STATED GOAL: Look through the data below and extract, unchanged, the lines from the one that contains "const block = new THREE.Group();" to the one that contains "obj.parent = empty", both included.

>> BEGIN AVAILABLE DATA

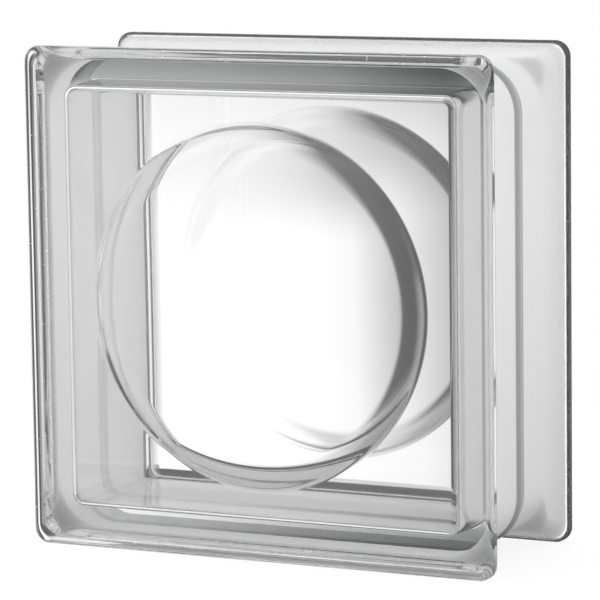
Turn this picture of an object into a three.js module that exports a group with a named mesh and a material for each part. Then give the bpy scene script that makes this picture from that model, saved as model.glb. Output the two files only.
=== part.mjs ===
// A hollow pressed-glass building block: two half-shells fused face to face at mid-depth.
//
// Each half is one closed loft. Its profile runs from the middle of the outer face, over the rounded
// face edge, along the flange and down the mortar channel to half of the seam bead, then back inside
// along the cavity wall and across the inner face, which carries a round lens-shaped recess.
//
// Millimetres, +Z up. The block stands on its lower edge, centred on X and Y, with its underside at Z = 0.
// The front face looks along -Y.

import * as THREE from "three";
import { mergeVertices } from "three/addons/utils/BufferGeometryUtils.js";

// Overall block
const blockSize = 190; // width and height of the faces
const blockDepth = 80; // from face to face
const cornerRadius = 6; // corners of each face, seen from the front

// Flange: the rim of each face, which stands out past the channel
const faceEdgeRadius = 2.5; // rounding between the face and the flange's outer land
const landWidth = 2; // flat outer land that the block stands on
const landEdgeRadius = 0.8; // rounding between the land and the flank

// Mortar channel round all four sides
const channelDepth = 5.6; // from the land down to the channel floor
const channelCornerRadius = 19; // corners of the channel floor
const flankWidth = 13; // how far the concave flank takes to curve down to the floor
const beadHeight = 1; // the fused seam stands this far above the channel floor
const beadWidth = 8;

// Hollow inside
const faceThickness = 6.5; // glass at the corners of the face, outside the recess
const wallThickness = 8.3; // from the channel floor to the hollow, at the seam
const cavityDraft = THREE.MathUtils.degToRad(1.6); // the hollow widens towards the seam
const cavityCornerRadius = 3;
const cavityFilletRadius = 1.2; // between the inner face and the cavity wall

// Round recess in the inner face: a rounded rim, a steep band that levels out, and a shallow dish
const recessMargin = 10.9; // from the cavity wall to the recess's outer rim
const rimWidth = 2.3; // from the flat to the steepest part of the band
const bandWidth = 7; // from the steepest part to the dish
const bandSlope = Math.tan(THREE.MathUtils.degToRad(25)); // at its steepest
const bandCurve = 1.3; // how soon the band levels out
const dishRadius = 1500; // the dish is part of a sphere

// How finely the curves are cut
const cornerSteps = 6; // segments in each corner
const sideSteps = 12; // segments along each straight side
const filletSteps = 3;
const flankSteps = 6;
const beadSteps = 4;
const rimSteps = 2;
const bandSteps = 4;
const dishSteps = 4;

const halfSize = blockSize / 2;
const halfDepth = blockDepth / 2;
const floorHalf = halfSize - channelDepth;
const wallStart = faceThickness + cavityFilletRadius;
const seamCavityHalf = floorHalf - wallThickness;
const cavityHalf = seamCavityHalf - Math.tan(cavityDraft) * (halfDepth - wallStart);
const recessRadius = cavityHalf - recessMargin;
const bandRadius = recessRadius - rimWidth;
const dishEdge = bandRadius - bandWidth;
const dishSlope = dishEdge / dishRadius; // at the dish's edge

// A loop is one level of the loft: a square of the given half-width with rounded corners, at a depth
// measured from the outer face. Every loop has the same number of points, starting in the same place.
function squareLoop(halfWidth, radius, depth) {
  const reach = halfWidth - radius;
  const points = [];
  for (let side = 0; side < 4; side++) {
    const turn = (side * Math.PI) / 2;
    for (let i = 0; i < sideSteps; i++) {
      const along = -reach + (2 * reach * i) / sideSteps;
      points.push(new THREE.Vector2(halfWidth, along).rotateAround(new THREE.Vector2(), turn));
    }
    for (let i = 0; i < cornerSteps; i++) {
      const angle = ((Math.PI / 2) * i) / cornerSteps;
      const corner = new THREE.Vector2(reach + radius * Math.cos(angle), reach + radius * Math.sin(angle));
      points.push(corner.rotateAround(new THREE.Vector2(), turn));
    }
  }
  return points.map((p) => new THREE.Vector3(p.x, depth, p.y));
}

// A round loop whose points lie in the same directions as those of a square loop of even spacing.
function roundLoop(radius, depth) {
  const count = 4 * (sideSteps + cornerSteps);
  const cornerShare = cornerSteps / (sideSteps + cornerSteps);
  const start = -(Math.PI / 4) * (1 - cornerShare);
  const points = [];
  for (let i = 0; i < count; i++) {
    const angle = start + (2 * Math.PI * i) / count;
    points.push(new THREE.Vector3(radius * Math.cos(angle), depth, radius * Math.sin(angle)));
  }
  return points;
}

// Even steps from 0 to 1, without the first value.
const steps = (count) => Array.from({ length: count }, (_, i) => (i + 1) / count);

// Square loops round the outside, from the flat of the outer face to the top of the seam bead.
function outsideLoops() {
  const loops = [];
  const faceFlat = halfSize - faceEdgeRadius;
  loops.push(squareLoop(faceFlat, cornerRadius - faceEdgeRadius, 0));

  for (const t of steps(filletSteps)) {
    const inset = faceEdgeRadius * (1 - Math.sin((t * Math.PI) / 2));
    const depth = faceEdgeRadius * (1 - Math.cos((t * Math.PI) / 2));
    loops.push(squareLoop(halfSize - inset, cornerRadius - inset, depth));
  }

  const landEnd = faceEdgeRadius + landWidth;
  loops.push(squareLoop(halfSize, cornerRadius, landEnd));

  const flankStart = { inset: landEdgeRadius, depth: landEnd + landEdgeRadius };
  loops.push(squareLoop(halfSize - flankStart.inset, cornerRadius, flankStart.depth));

  // The flank is a quarter of an ellipse, steep at the land and level where it meets the floor,
  // while the corners open out from the flange's radius to the channel's.
  for (const t of steps(flankSteps)) {
    const angle = (t * Math.PI) / 2;
    const inset = flankStart.inset + (channelDepth - flankStart.inset) * Math.sin(angle);
    const depth = flankStart.depth + flankWidth * (1 - Math.cos(angle));
    const radius = THREE.MathUtils.lerp(cornerRadius, channelCornerRadius, Math.sin(angle));
    loops.push(squareLoop(halfSize - inset, radius, depth));
  }

  const beadStart = halfDepth - beadWidth / 2;
  loops.push(squareLoop(floorHalf, channelCornerRadius, beadStart));
  for (const t of steps(beadSteps)) {
    const rise = beadHeight * Math.sin((t * Math.PI) / 2);
    const depth = beadStart + (beadWidth / 2) * (1 - Math.cos((t * Math.PI) / 2));
    loops.push(squareLoop(floorHalf + rise, channelCornerRadius + rise, depth));
  }
  return loops;
}

// How far the recess has sunk into the glass at a radius: its slope rises evenly over the rim, falls off
// over the band and then follows the dish.
function recessFall(radius) {
  const overRim = THREE.MathUtils.clamp((recessRadius - radius) / rimWidth, 0, 1);
  const overBand = THREE.MathUtils.clamp((bandRadius - radius) / bandWidth, 0, 1);
  const inDish = Math.min(radius, dishEdge);
  const rimFall = (bandSlope * rimWidth * overRim ** 2) / 2;
  const steepShare = (1 - (1 - overBand) ** (bandCurve + 1)) / (bandCurve + 1);
  const bandFall = bandWidth * (dishSlope * overBand + (bandSlope - dishSlope) * steepShare);
  const dishFall = (dishEdge ** 2 - inDish ** 2) / (2 * dishRadius);
  return rimFall + bandFall + dishFall;
}

// Loops up the cavity wall from the seam and across the inner face to the edge of the recess's middle.
function insideLoops() {
  const loops = [];
  const seamRadius = cavityCornerRadius + seamCavityHalf - cavityHalf;
  loops.push(squareLoop(seamCavityHalf, seamRadius, halfDepth));
  loops.push(squareLoop(cavityHalf, cavityCornerRadius, wallStart));

  for (const t of steps(filletSteps)) {
    const inset = cavityFilletRadius * (1 - Math.cos((t * Math.PI) / 2));
    const depth = wallStart - cavityFilletRadius * Math.sin((t * Math.PI) / 2);
    loops.push(squareLoop(cavityHalf - inset, cavityCornerRadius - inset, depth));
  }

  const recessRadii = [
    recessRadius,
    ...steps(rimSteps).map((t) => recessRadius - rimWidth * t),
    ...steps(bandSteps).map((t) => bandRadius - bandWidth * t),
    ...steps(dishSteps).map((t) => dishEdge * (1 - t)),
  ];
  for (const radius of recessRadii.slice(0, -1)) {
    loops.push(roundLoop(radius, faceThickness - recessFall(radius)));
  }
  return loops;
}

// Joins each loop to the next with a band of triangles and closes both ends to a point on the axis.
function loft(loops, startTip, endTip) {
  const count = loops[0].length;
  const positions = [startTip, ...loops.flat(), endTip];
  const index = [];
  const at = (loop, i) => 1 + loop * count + (i % count);
  const last = loops.length - 1;
  for (let i = 0; i < count; i++) {
    index.push(0, at(0, i), at(0, i + 1));
    for (let loop = 0; loop < last; loop++) {
      index.push(at(loop, i), at(loop + 1, i), at(loop + 1, i + 1));
      index.push(at(loop, i), at(loop + 1, i + 1), at(loop, i + 1));
    }
    index.push(at(last, i), positions.length - 1, at(last, i + 1));
  }
  const geometry = new THREE.BufferGeometry().setFromPoints(positions);
  geometry.setIndex(index);
  const closed = mergeVertices(geometry);
  closed.computeVertexNormals();
  return closed;
}

function halfShell(name, material) {
  const loops = [...outsideLoops(), ...insideLoops()];
  const faceMiddle = new THREE.Vector3(0, 0, 0);
  const dishMiddle = new THREE.Vector3(0, faceThickness - recessFall(0), 0);
  const mesh = new THREE.Mesh(loft(loops, faceMiddle, dishMiddle), material);
  mesh.name = name;
  return mesh;
}

const clearGlass = new THREE.MeshStandardMaterial({
  color: 0xe4ecea,
  roughness: 0.02,
  metalness: 0,
  transparent: true,
  opacity: 0.35,
});

const block = new THREE.Group();

const frontHalf = halfShell("front_half", clearGlass);
frontHalf.position.set(0, -halfDepth, halfSize);
block.add(frontHalf);

const rearHalf = halfShell("rear_half", clearGlass);
rearHalf.position.set(0, halfDepth, halfSize);
rearHalf.rotation.z = Math.PI;
block.add(rearHalf);

export default block;
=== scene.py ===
"""A hollow pressed-glass building block with a white-coated mortar channel, on a pale table.

The glass is one fused piece: an outer skin and a closed hollow inside it, both lofted from a section
that runs from the middle of the front face to the middle of the rear one. A thin ring inside the walls
is the joint where its halves were fused; it carries a painted shade over the top and bottom walls. The
coating is a thin shell over the channel, the seam bead and the rear flange's land, with sand-like specks
where it thins out over the flanks. Its greys are painted shade on the front flank and the rear land, and
partly on the bead.

Metres and degrees, +Z up. The front face looks along -Y.
"""

import math

import bpy
import numpy as np
from mathutils import Matrix, Vector


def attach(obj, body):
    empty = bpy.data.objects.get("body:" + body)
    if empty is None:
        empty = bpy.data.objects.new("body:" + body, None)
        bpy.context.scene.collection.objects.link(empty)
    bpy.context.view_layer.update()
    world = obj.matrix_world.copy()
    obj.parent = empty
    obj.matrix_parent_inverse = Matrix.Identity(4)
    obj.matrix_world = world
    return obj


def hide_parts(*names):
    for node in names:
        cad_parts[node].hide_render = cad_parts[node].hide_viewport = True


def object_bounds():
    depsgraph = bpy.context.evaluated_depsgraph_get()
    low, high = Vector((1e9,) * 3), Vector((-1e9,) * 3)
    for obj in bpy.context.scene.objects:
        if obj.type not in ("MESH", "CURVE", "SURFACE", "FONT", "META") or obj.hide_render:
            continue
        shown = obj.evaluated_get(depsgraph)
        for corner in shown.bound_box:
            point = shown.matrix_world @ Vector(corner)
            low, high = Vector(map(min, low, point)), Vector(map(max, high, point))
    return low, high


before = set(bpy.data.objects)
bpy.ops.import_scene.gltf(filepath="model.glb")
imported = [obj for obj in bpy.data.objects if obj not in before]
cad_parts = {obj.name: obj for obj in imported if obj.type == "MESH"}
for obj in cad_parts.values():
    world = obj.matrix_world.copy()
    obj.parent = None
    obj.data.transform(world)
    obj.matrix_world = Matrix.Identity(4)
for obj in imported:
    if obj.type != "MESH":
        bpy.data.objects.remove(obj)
cad_low, cad_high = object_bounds()

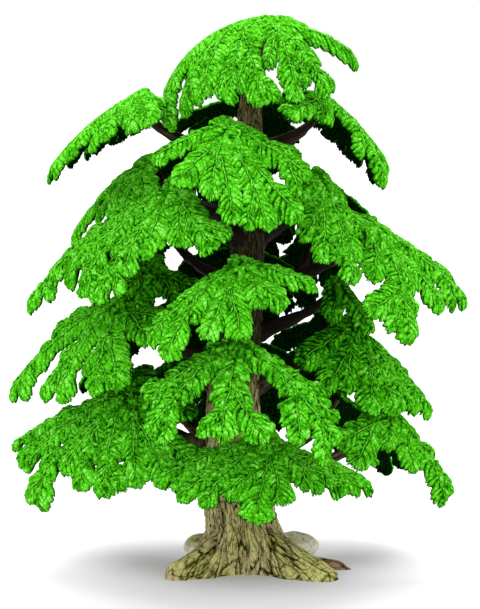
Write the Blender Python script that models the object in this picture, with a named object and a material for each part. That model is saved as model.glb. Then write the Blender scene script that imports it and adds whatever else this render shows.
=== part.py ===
"""A moulded model of a ginkgo tree: trunk on its root foot, two stones, boughs and hand-shaped foliage pads.

Metres, +Z up, origin under the middle of the trunk. The tree faces -Y, and a heading is a compass
angle in degrees from +X, turning towards +Y.
"""

import math
from collections import namedtuple

import bmesh
import bpy
from mathutils import Matrix, Vector, geometry
from mathutils.bvhtree import BVHTree

MM = 0.001
NAME = "model_ginkgo_tree"

# The gap that stays between neighbouring solids
GAP = 0.3 * MM
# Points nearer than this are one point
WELD = 0.001 * MM
# The wider gap that a lobe keeps to the lobes, boughs and trunk that it passes
LOBE_GAP = 0.7 * MM

# Trunk: height, sideways place of its middle, and radius without the roots, in millimetres
TRUNK_STATIONS = (
    (0, 1, 19),
    (6, 1, 18),
    (14, 1, 16.5),
    (26, -1, 15),
    (54, -4, 13.5),
    (76, -5, 11.5),
    (111, 0, 8.5),
    (150, 2, 7),
    (204, 3, 5.4),
    (225, 6, 4),
    (237.7, 8, 3),
)
# Extra rings round the root flare, where the outline changes fast, in millimetres
FLARE_HEIGHTS = (1.5, 3.5, 9, 19, 38)
TRUNK_SIDES = 42
FLUTES = 7
FLUTE_DEPTH = 0.05
# How fast the flutes wind round the trunk, in radians for each metre of height
FLUTE_TWIST = 90

# Roots: heading, reach from the middle, half-width in degrees, and height at the trunk in millimetres
Root = namedtuple("Root", "heading reach spread height")
# A root narrows from its foot to its top by these two rates, and hollows between the two by the third
ROOT_FALL = 0.9
ROOT_FALL_GROWTH = 1.2
ROOT_HOLLOW = 0.25
ROOTS = (
    Root(-139, 45, 20, 19),
    Root(-37, 50, 21, 21),
    Root(-11, 48, 6, 6),
    Root(92, 43, 21, 17),
    Root(-82, 21, 12, 30),
    Root(-108, 20, 10, 24),
)

# Stones moulded on behind the roots: middle, half-lengths and turn in degrees
Stone = namedtuple("Stone", "name middle half turn")
STONES = (
    Stone("stone_left", (-19, 15.5, 5), (7.8, 9, 5.8), -35),
    Stone("stone_right", (23.5, 17, 5.2), (12, 10, 6.2), 25),
)

# Boughs: radius at the trunk and at the tip, and how far below its tip a bough leaves the trunk
BOUGH_ROOT_RADIUS = 3.2 * MM
BOUGH_TIP_RADIUS = 1.7 * MM
BOUGH_RISE = 0.5
BOUGH_STEPS = 5
# How far its two handles lead a bough outwards, upwards and into its stem, as shares of its reach
LEAVING_OUT = 0.4
LEAVING_UP = 0.1
ARRIVING = 0.3
LOWEST_BOUGH = 18 * MM
# A pad's stem: how far below the hub it starts and ends, and how much wider its top is
STEM_TOP = 1.4 * MM
STEM_DROP = 7 * MM
STEM_FLARE = 1.25
STEM_SIDES = 8
# Places tried for a bough's start, up or down the trunk, in millimetres
BOUGH_SHIFTS = (0, -4, 4, -8, 8, -12, 12, -16, 16)
BEADS = 32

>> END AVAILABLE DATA

COMPLETED TASK:
const block = new THREE.Group();

const frontHalf = halfShell("front_half", clearGlass);
frontHalf.position.set(0, -halfDepth, halfSize);
block.add(frontHalf);

const rearHalf = halfShell("rear_half", clearGlass);
rearHalf.position.set(0, halfDepth, halfSize);
rearHalf.rotation.z = Math.PI;
block.add(rearHalf);

export default block;
=== scene.py ===
"""A hollow pressed-glass building block with a white-coated mortar channel, on a pale table.

The glass is one fused piece: an outer skin and a closed hollow inside it, both lofted from a section
that runs from the middle of the front face to the middle of the rear one. A thin ring inside the walls
is the joint where its halves were fused; it carries a painted shade over the top and bottom walls. The
coating is a thin shell over the channel, the seam bead and the rear flange's land, with sand-like specks
where it thins out over the flanks. Its greys are painted shade on the front flank and the rear land, and
partly on the bead.

Metres and degrees, +Z up. The front face looks along -Y.
"""

import math

import bpy
import numpy as np
from mathutils import Matrix, Vector


def attach(obj, body):
    empty = bpy.data.objects.get("body:" + body)
    if empty is None:
        empty = bpy.data.objects.new("body:" + body, None)
        bpy.context.scene.collection.objects.link(empty)
    bpy.context.view_layer.update()
    world = obj.matrix_world.copy()
    obj.parent = empty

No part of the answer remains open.